Mrs. Hamilton also emphasises the importance of the Authority’s inclusion of the general economy in the engagements embarked on.

“So through the regime, we have created an incentive framework that allows persons who purchase goods and services in the domestic economy to pay zero per cent general consumption tax, which is a huge win for the investor and for the local economy because it now means that it is more attractive to purchase goods locally,” she states.

The Director also points out that the Authority is keen on creating linkages with domestic suppliers. As such, she says they have been advancing work to create a policy that facilitates a linkage programme, “which sees us connecting local suppliers with investors”.

She further tells JIS News that the Authority is developing an MSME Policy, pointing out that the Special Economic Zone Act stipulates the development of such an instrument.

“We recognise that our MSMEs are central to moving our economy… and so we must carve out a special regime for these players… and it is something that we are actively working on with a number of stakeholders,” Mrs. Hamilton says.

She emphasises that the Authority is implementing a regime that is adaptable and responsive to the market, “while maintaining our role as regulators of the free zone/SEZ space”.

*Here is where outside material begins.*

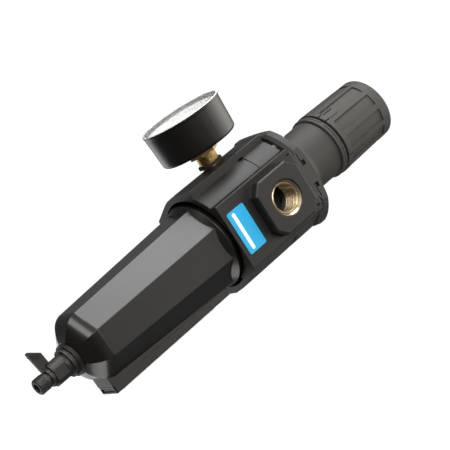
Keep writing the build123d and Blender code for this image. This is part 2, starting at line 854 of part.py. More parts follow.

“Our processes continue to be consultative (because) we believe that we must be listening to our clients. But we take our role as regulators very seriously, because there are certain rules that entities must adhere to. We see our SEZ brands as being flag-bearers for the country and for business in Jamaica, and we, therefore, expect that they must be operating at a certain level,” Mrs. Hamilton states.

In emphasising the importance of protecting brand Jamaica, if the country’s development is to be further advanced, she says the Authority “will continue to push that and work with our stakeholders to ensure that the regime achieves its intended purpose”.